No Brasil, onde as lamentáveis cenas também se repetem, a única punição anterior a de Desábato foi dada em março ao jogador Wellington Paulo, do América-MG, suspenso por um mês por ter chamado André Luiz, do Atlético-MG, de macaco.

Os casos têm sido tão freqüentes e as punições tão raras que, no final de abril, uma ONG brasileira, o Instituto Brasileiro de Análises Sociais e Econômicas (Ibase), lançou uma campanha nacional intitulada “Mande um cartão vermelho para o racismo no futebol“ (www.racismonofutebol.org.br) para direcionar mensagens para a Fifa, a Uefa e Federação Espanhola, exigindo atitudes mais eficazes no combate ao racismo.

Neste sentido, é inevitável constatar que a prisão do jogador argentino é muito mais do que uma exceção no que se refere ao combate ao racismo. E, pelo que indica uma faixa exposta num jogo do Quilmes, no domingo, dia 17 — representando Grafite como um macaco — sequer serviu para coibir os ataques em campo.

Enquanto isso, no Brasil real….
Não seria um exagero afirmar que se Desábato não estivesse numa disputa de futebol e, inclusive, se não fosse argentino, e tivesse dito exatamente a mesma coisa em qualquer outro canto do Brasil, o caso não teria tido qualquer repercussão. E pior: mesmo se a denúncia fosse feita pela possível vítima ou pelo movimento negro, as chances do racista ser preso seriam mínimas. Infelizmente, esta tem sido a história que se repete desde de 1988, quando a Constituição tornou o crime de racismo inafiançável.
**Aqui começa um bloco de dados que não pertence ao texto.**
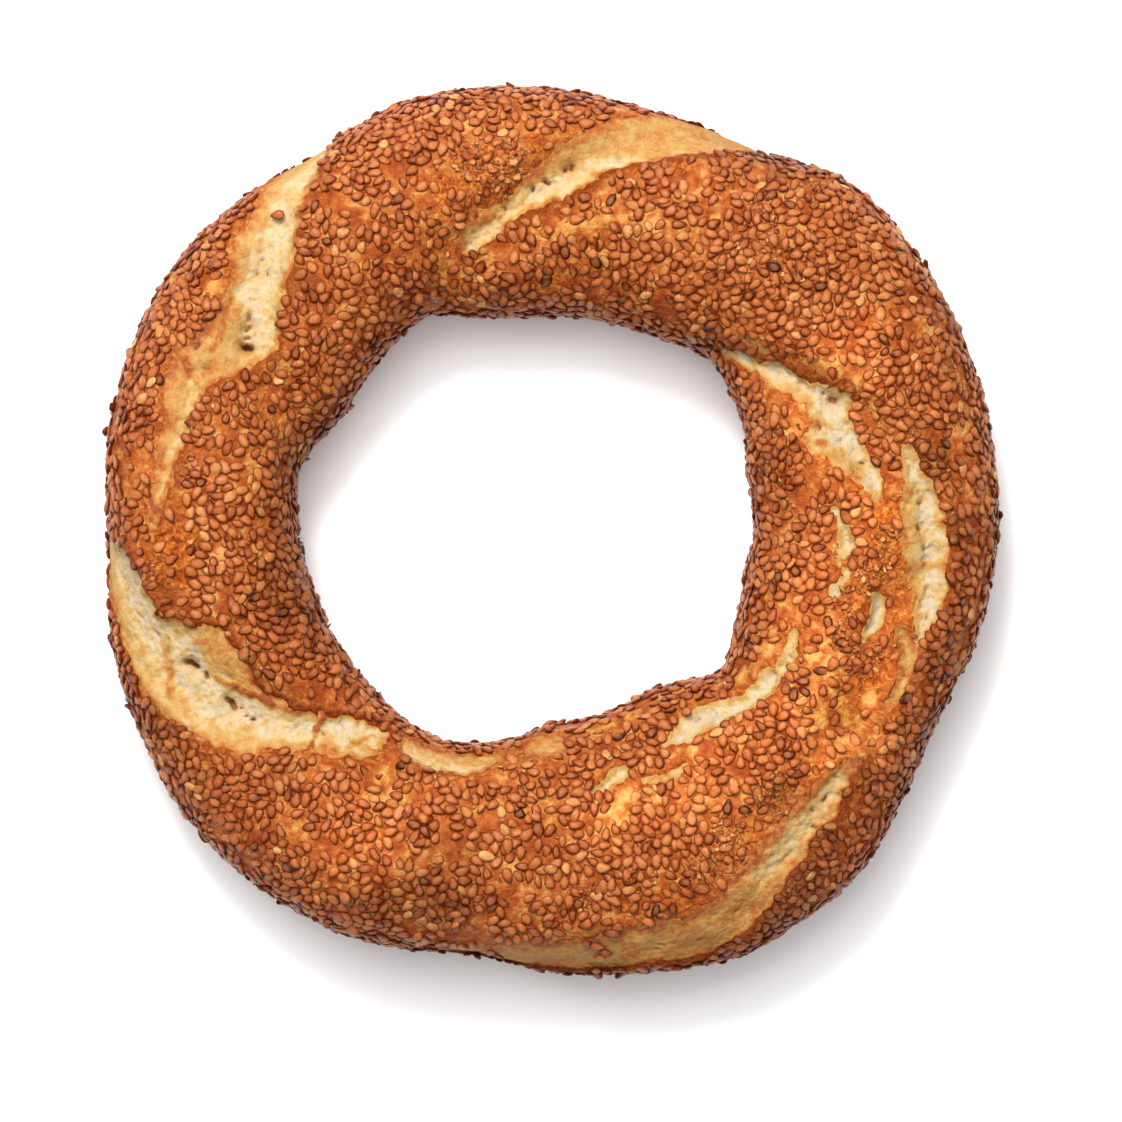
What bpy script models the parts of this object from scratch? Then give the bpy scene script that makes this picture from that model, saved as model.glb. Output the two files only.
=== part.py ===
"""A simit: two ropes of dough twisted round each other, closed into a ring and baked into one piece of bread.

Metres, +Z up. The ring lies flat on z = 0, and the origin is the middle of its box, at the base.
A place on the ring is a direction, in degrees anticlockwise from +X seen from above, and a turn round the
dough, in degrees: 0 is the outer side, 90 the crown, 180 the side of the hole and 270 the base.
"""

import math

import bmesh
import bpy
import numpy as np

MM = 0.001
NODE = "simit_ring"

# The hand-shaped outline: (direction in degrees, outer radius in mm, radius of the hole in mm).
OUTLINE = (
    (0, 87.3, 39.8),
    (15, 87.9, 39.7),
    (30, 89.1, 42.9),
    (46, 89.6, 45.1),
    (62, 84.8, 42.9),
    (76, 84.5, 42.0),
    (92, 86.4, 41.7),
    (108, 87.9, 43.8),
    (121, 87.1, 48.1),
    (135, 88.7, 46.9),
    (150, 90.0, 46.5),
    (167, 88.2, 50.3),
    (182, 86.9, 48.8),
    (200, 88.8, 46.9),
    (221, 90.6, 46.6),
    (240, 89.0, 46.2),
    (260, 84.9, 41.2),
    (272, 86.6, 37.6),
    (297, 90.9, 36.8),
    (310, 90.2, 39.0),
    (321, 87.0, 42.9),
    (335, 84.2, 40.2),
    (348, 86.0, 38.9),
)

# Where the two seams between the ropes run: (direction, turn) in degrees. Each seam makes two whole
# turns round the dough while it goes once round the ring, and is about half a turn from the other.
SEAM_TURNS = 2
SEAM_ONE = (
    (62, 0),
    (80, 57),
    (98, 96),
    (110, 125),
    (118, 180),
    (182, 360),
    (200, 415),
    (218, 464),
    (230, 505),
    (238, 540),
)
SEAM_TWO = (
    (121, 0),
    (134, 58),
    (148, 88),
    (170, 180),
    (258, 360),
    (290, 398),
    (312, 426),
    (360, 428),
    (385, 465),
    (404, 510),
    (412, 540),
)

# The section of the dough.
CROWN_HEIGHT = 34.0 * MM  # the usual height of the ring
STACK_RISE = 1.4 * MM  # higher by this where one rope lies on the other, lower where they lie abreast
WIDEST_AT = 0.45  # the share of the height at which the dough is widest
BASE_CUT = 1.28  # how far the section would reach below its widest line, against where the tray cuts it
SECTION_POWER = 2.25  # 2 is an ellipse, more is squarer
TRAY_ROUND = 1.2 * MM  # the rounding where the side meets the flat base

# The valley along each seam. It is steeper on the side it turns away from, where one rope lies over the other.
SEAM_DEPTH = 3.4 * MM
SEAM_HALF_WIDTH = 8.5 * MM
SEAM_LEAN = 0.3
SIDE_SHARE = 0.35  # the share of that depth left at the outer side and in the hole, which the outline shows

# Where the crust tore open in the oven, each a path of (direction, turn, half width in mm).
TEARS = {
    "top": ((62, 4, 4.5), (73, 36, 6.5), (81, 60, 5.0), (90, 83, 3.0), (104, 107, 2.0)),
    "upper left": ((123, 5, 4.5), (127, 35, 6.0), (133, 55, 5.5), (142, 78, 6.5), (150, 84, 6.5)),
    "left": ((150, 84, 5.0), (157, 70, 5.0), (168, 73, 3.5), (178, 65, 1.5)),
    "lower left": ((183, 12, 3.0), (192, 38, 5.5), (202, 62, 7.5), (214, 96, 6.0), (226, 125, 4.0), (236, 145, 3.0)),
    "lower right": ((262, 12, 2.0), (284, 34, 6.5), (300, 53, 6.5), (312, 65, 4.5), (323, 62, 2.0)),
    "right": ((345, 58, 1.5), (358, 66, 4.5), (372, 77, 4.0), (380, 106, 4.5), (395, 129, 3.5), (405, 151, 1.5)),
    "hole side": ((298, 128, 1.5), (308, 134, 4.0), (320, 131, 3.5), (330, 121, 2.5), (338, 120, 1.0)),
}
TEAR_DEPTH = 1.5 * MM

SECTIONS = 136  # cuts round the ring
STRIPS = 36  # faces round each cut

CRUST_COLOUR = (0.42, 0.135, 0.036, 1.0)
CRUST_ROUGHNESS = 0.5


def slopes(x, y):
    """The slope of a smooth curve at each of its points, none of them steeper than its sides allow."""
    step = np.diff(y) / np.diff(x)
    inner = np.where(step[:-1] * step[1:] > 0, 2 * step[:-1] * step[1:] / (step[:-1] + step[1:] + 1e-12), 0)
    return np.concatenate([[step[0]], inner, [step[-1]]])


def smooth(x, y, at):
    """A curve through the points x, y that never overshoots them, read at at."""
    slope = slopes(x, y)
    i = np.clip(np.searchsorted(x, at, side="right") - 1, 0, len(x) - 2)
    width = x[i + 1] - x[i]
    t = (at - x[i]) / width
    start, end = y[i], y[i + 1]
    return (
        start * (1 + 2 * t) * (1 - t) ** 2
        + end * (3 - 2 * t) * t**2
        + width * (slope[i] * t * (1 - t) ** 2 - slope[i + 1] * (1 - t) * t**2)
    )


def round_ring(points, direction, gain=0.0):
    """points, (direction, value), read at direction. The value grows by gain with each trip round."""
    x, y = np.array(points, float).T
    x = np.concatenate([x - 360, x, x + 360])
    y = np.concatenate([y - gain, y, y + gain])
    order = np.argsort(x)
    trips = np.floor(direction / 360)
    return smooth(x[order], y[order], direction - 360 * trips) + gain * trips


def outline(direction):
    """The outer radius and the hole's radius, in metres."""
    outer = round_ring([(d, out) for d, out, _ in OUTLINE], direction)
    hole = round_ring([(d, inn) for d, _, inn in OUTLINE], direction)
    return outer * MM, hole * MM


def seams(direction):
    """The turn of each seam in degrees, the second one less than a whole turn ahead of the first."""
    one = round_ring(SEAM_ONE, direction, gain=360 * SEAM_TURNS)
    two = round_ring(SEAM_TWO, direction, gain=360 * SEAM_TURNS)
    return one, one + (two - one) % 360


def seam_valley(direction, turn, middle, half_width):
    """How deep the seams' valleys are at a place, in metres."""
    depth = np.zeros_like(turn)
    for seam, ahead in zip(seams(direction), seams(direction + 1)):
        pitch = ((ahead - seam + 180) % 360 - 180) * half_width / middle
        away = ((turn - seam + 180) % 360 - 180) * np.radians(half_width) / np.sqrt(1 + pitch**2)
        away = away / SEAM_HALF_WIDTH
        depth += np.clip(1 - (away / (1 + SEAM_LEAN * np.sign(away))) ** 2, 0, 1) ** 1.5
    share = SIDE_SHARE + (1 - SIDE_SHARE) * np.sin(np.radians(turn)) ** 2
    return SEAM_DEPTH * share * depth


def tear_hollow(direction, turn, middle, half_width, path):
    """How deep one tear is at a place, in metres: a trough along path."""
    hollow = np.zeros_like(turn)
    along = np.radians(middle + half_width * np.cos(np.radians(turn)))
    round_dough = np.radians(half_width)
    turn = (turn + 90) % 360 - 90
    for (d0, t0, w0), (d1, t1, w1) in zip(path[:-1], path[1:]):
        x = ((direction - d0 + 180) % 360 - 180) * along
        y = (turn - t0) * round_dough
        to_x, to_y = (d1 - d0) * along, (t1 - t0) * round_dough
        share = np.clip((x * to_x + y * to_y) / (to_x**2 + to_y**2), 0, 1)
        away = np.hypot(x - share * to_x, y - share * to_y)
        reach = (w0 + (w1 - w0) * share) * MM * 1.3
        hollow = np.maximum(hollow, np.clip(1 - (away / reach) ** 2, 0, 1))
    return TEAR_DEPTH * hollow


def surface(direction, turn):
    """The points of the dough's surface at arrays of directions and turns, in degrees."""
    outer, hole = outline(direction)
    middle, half_width = (outer + hole) / 2, (outer - hole) / 2
    stacked = np.cos(2 * np.radians(seams(direction)[0]))
    height = CROWN_HEIGHT + STACK_RISE * stacked
    widest = WIDEST_AT * height

    across, up = np.cos(np.radians(turn)), np.sin(np.radians(turn))
    reach = np.where(up > 0, height - widest, widest * BASE_CUT)
    rise = (1 - np.abs(across) ** SECTION_POWER) ** (1 / SECTION_POWER)
    out_across = np.sign(across) * np.abs(across) ** (SECTION_POWER - 1) / half_width
    out_up = np.sign(up) * rise ** (SECTION_POWER - 1) / reach
    length = np.hypot(out_across, out_up)

    sunk = seam_valley(direction, turn, middle, half_width)
    for path in TEARS.values():
        sunk = sunk + tear_hollow(direction, turn, middle, half_width, path)
    r = middle + half_width * across - sunk * out_across / length
    z = widest + np.sign(up) * reach * rise - sunk * out_up / length
    near_tray = np.clip(z + TRAY_ROUND, 0, 2 * TRAY_ROUND) ** 2 / (4 * TRAY_ROUND)
    z = np.where(z > TRAY_ROUND, z, near_tray)
    angle = np.radians(direction)
    return np.stack([r * np.cos(angle), r * np.sin(angle), z], axis=-1)


def ring_mesh(name):
    direction, turn = np.meshgrid(
        np.arange(SECTIONS) * 360 / SECTIONS, np.arange(STRIPS) * 360 / STRIPS, indexing="ij"
    )
    points = surface(direction, turn)
    low, high = points.min(axis=(0, 1)), points.max(axis=(0, 1))
    points -= ((low + high) / 2 * (1, 1, 0)) + low * (0, 0, 1)

    bm = bmesh.new()
    rings = [[bm.verts.new(point) for point in section] for section in points]
    for here, there in zip(rings, rings[1:] + rings[:1]):
        for k in range(STRIPS):
            after = (k + 1) % STRIPS
            bm.faces.new((here[k], here[after], there[after], there[k]))
    bmesh.ops.recalc_face_normals(bm, faces=bm.faces)
    mesh = bpy.data.meshes.new(name)
    bm.to_mesh(mesh)
    bm.free()
    mesh.shade_smooth()
    return mesh


def baked_crust():
    material = bpy.data.materials.new("sesame_crust")
    material.use_nodes = True
    shader = material.node_tree.nodes["Principled BSDF"]
    shader.inputs["Base Color"].default_value = CRUST_COLOUR
    shader.inputs["Roughness"].default_value = CRUST_ROUGHNESS
    shader.inputs["Metallic"].default_value = 0.0
    return material


def main():
    for old in list(bpy.data.objects):
        bpy.data.objects.remove(old)
    ring = bpy.data.objects.new(NODE, ring_mesh(NODE))
    ring.data.materials.append(baked_crust())
    bpy.context.scene.collection.objects.link(ring)


main()
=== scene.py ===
"""The looks of a baked simit: its crust, the crumb in its tears and its coat of toasted sesame.

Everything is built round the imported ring, in metres, +Z up. As in the part's own source, a place on the
bread is a direction, in degrees anticlockwise from +X seen from above, and a turn round the dough, in
degrees: 0 is the outer side, 90 the crown, 180 the side of the hole and 270 the base.
"""

import math

import bpy
import numpy as np
from mathutils import Matrix, Vector, kdtree, noise


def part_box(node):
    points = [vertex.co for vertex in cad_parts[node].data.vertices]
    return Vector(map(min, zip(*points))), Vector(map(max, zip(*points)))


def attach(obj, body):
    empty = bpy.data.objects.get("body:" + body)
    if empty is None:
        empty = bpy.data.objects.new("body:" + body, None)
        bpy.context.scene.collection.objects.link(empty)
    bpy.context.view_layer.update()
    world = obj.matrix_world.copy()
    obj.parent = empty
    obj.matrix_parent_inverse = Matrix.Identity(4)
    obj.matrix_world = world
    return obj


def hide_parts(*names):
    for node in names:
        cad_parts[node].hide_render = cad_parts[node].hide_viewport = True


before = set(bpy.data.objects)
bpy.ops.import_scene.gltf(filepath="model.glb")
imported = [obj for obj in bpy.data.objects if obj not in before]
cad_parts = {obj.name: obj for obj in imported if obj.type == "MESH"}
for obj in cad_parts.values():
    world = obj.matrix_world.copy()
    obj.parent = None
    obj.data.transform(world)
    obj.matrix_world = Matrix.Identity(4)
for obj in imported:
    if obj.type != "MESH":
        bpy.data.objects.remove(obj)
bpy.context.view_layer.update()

MM = 0.001
RING = "simit_ring"

# ---------------------------------------------------------------------------------------------------------
# The shape of the dough, as the solid has it
# ---------------------------------------------------------------------------------------------------------

# The hand-shaped outline: (direction in degrees, outer radius in mm, radius of the hole in mm).
OUTLINE = (
    (0, 87.3, 39.8),
    (15, 87.9, 39.7),
    (30, 89.1, 42.9),
    (46, 89.6, 45.1),
    (62, 84.8, 42.9),
    (76, 84.5, 42.0),
    (92, 86.4, 41.7),
    (108, 87.9, 43.8),
    (121, 87.1, 48.1),
    (135, 88.7, 46.9),
    (150, 90.0, 46.5),
    (167, 88.2, 50.3),
    (182, 86.9, 48.8),
    (200, 88.8, 46.9),
    (221, 90.6, 46.6),
    (240, 89.0, 46.2),
    (260, 84.9, 41.2),
    (272, 86.6, 37.6),
    (297, 90.9, 36.8),
    (310, 90.2, 39.0),
    (321, 87.0, 42.9),
    (335, 84.2, 40.2),
    (348, 86.0, 38.9),
)

# Where the two seams between the ropes run: (direction, turn) in degrees, with two whole turns for each
# trip round the ring.
SEAM_TURNS = 2
SEAM_ONE = (
    (62, 0),
    (80, 57),
    (98, 96),
    (110, 125),
    (118, 180),
    (182, 360),
    (200, 415),
    (218, 464),
    (230, 505),
    (238, 540),
)
SEAM_TWO = (
    (121, 0),
    (134, 58),
    (148, 88),
    (170, 180),
    (258, 360),
    (290, 398),
    (312, 426),
    (360, 428),
    (385, 465),
    (404, 510),
    (412, 540),
)

CROWN_HEIGHT = 34.0 * MM
STACK_RISE = 1.4 * MM
WIDEST_AT = 0.45
BASE_CUT = 1.28
SECTION_POWER = 2.25
TRAY_ROUND = 1.2 * MM
SEAM_DEPTH = 3.4 * MM
SEAM_HALF_WIDTH = 8.5 * MM
SEAM_LEAN = 0.3
SIDE_SHARE = 0.35

# A seam's depth is taken mostly straight down, so that what lies on it keeps its place seen from above.
STEEP_SIDE = 0.15

# ---------------------------------------------------------------------------------------------------------
# What lies where on the bread, in the same directions and turns
# ---------------------------------------------------------------------------------------------------------

# How softly the crust goes over into the crumb at a tear's edge of low turn and at its edge of high turn: 0 is
# a broken, curled lip, 1 is crust that only stretched thin.
SOFT_EDGES = {
    "top": (1.0, 0.15),
    "upper left": (0.75, 0.35),
    "lower left": (0.6, 0.1),
    "hole, lower left": (0.6, 0.6),
    "hole, below": (0.7, 0.7),
    "lower right": (0.1, 0.85),
    "finger": (0.4, 0.6),
    "right": (0.3, 0.85),
    "right, to the hole": (0.35, 0.85),
    "crack": (0.4, 0.5),
    "crack, right": (0.5, 0.5),
    "crack, right below": (0.5, 0.5),
    "hole, lower right": (0.4, 0.7),
    "crack, below": (0.5, 0.5),
    "crack, below right": (0.5, 0.5),
}

# How brown the crumb dried in each tear, from 0, white, to 1, toasted.
DRIED = {
    "top": 0.50,
    "upper left": 0.44,
    "lower left": 0.32,
    "hole, lower left": 0.45,
    "hole, below": 0.52,
    "lower right": 0.60,
    "finger": 0.45,
    "right": 0.22,
    "right, to the hole": 0.12,
    "crack": 0.12,
    "crack, right": 0.12,
    "crack, right below": 0.15,
    "hole, lower right": 0.14,
    "crack, below": 0.25,
    "crack, below right": 0.25,
}

# The share of the seam's depth that the risen crumb fills at a tear.
RISEN = {
    "top": 0.25,
    "upper left": 0.4,
    "lower left": 0.45,
    "lower right": 0.85,
    "finger": 0.5,
    "right": 0.35,
    "hole, lower right": 0.5,
}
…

De lá pra cá, apesar de milhares de denúncias feitas em todos os cantos do país, a “justiça” simplesmente têm se recusado a aplicar a lei. Para impedir que os racistas sejam presos sem direito à fiança, os ataques racistas são transformados em “calúnias”, “difamação” ou qualquer outra coisa que amenize a prisão. Nos casos em que processos são instaurados, juízes e advogados e todos os demais envolvidos se desdobram em esforços para fazer com que as pessoas atacadas façam acordos financeiros e retirem a acusação. Isso quando a denúncia chega a ser acatada nas delegacias.

O exemplo da excepcionalidade do caso pode ser encontrado até mesmo no que se refere à própria atitude do São Paulo em relação ao racismo. Depois das ofensas do primeiro jogo, o técnico do time, Emerson Leão, referindo-se aos xingamentos, declarou ao jornal Lance, no dia 12 de abril, que “brincadeiras são normais” e deu como exemplo destas “brincadeiras” o fato de que, em alguns treinos, os jogadores são divididos em times de brancos e pretos.

É esse mesmo “espírito” que, lamentavelmente, impera fora dos campos. Apesar de ser prática cotidiana, o racismo quase nunca é admitido ou punido. As piadas, a vigilância cerrada sobre negros e negras em bancos e shopping centers, a discriminação na mídia, na escola ou no local de trabalho, enfim em todos os aspectos da vida social, são tidos como práticas “normais” e “inofensivas” ou mero “equívocos”, quando não frutos da “mania de perseguição” de alguns negros e negras.

Pior: utilizado para superexplorar os trabalhadores, o racismo vitima cotidianamente, aqui e no resto do mundo, milhões de negros e negras condenados a salários reduzidos, ao desemprego, ao subemprego e à uma violência que vai muito além do xingamento em uma disputa de futebol.

Por essas e muitas outras, é fundamental que pra além de saudar a prisão de Desábato, exijamos que esse caso não seja exceção, mas sim a regra. Algo, que certamente não pode ser esperado por parte deste Estado e da elite que o governa. Repetindo algo que está virando regra nestes tempos de governo Lula, o que estamos assistindo é uma ação “espetacular” e pontual diante de um fato consumado. Ou seja, um espetáculo montado, em base a uma ação correta, que vai se limitar nele próprio, sem sequer arranhar a estrutura do sistema que produz o racismo cotidiano que afeta a tantos milhões.

Fazer com que a prisão de Desábato se torne regra, não exceção, e que toda e qualquer atitude racista seja exemplarmente punida, inclusive aquela cotidianamente praticada pela mídia, pelas grandes empresas e pelo conjunto da elite brasileira, são tarefas que estão colocadas para aqueles que realmente estão comprometidos com a construção de uma sociedade sem racismo ou qualquer tipo de preconceito e discriminação: os trabalhadores, a juventude e a enorme massa de oprimidos e explorados que existe neste país.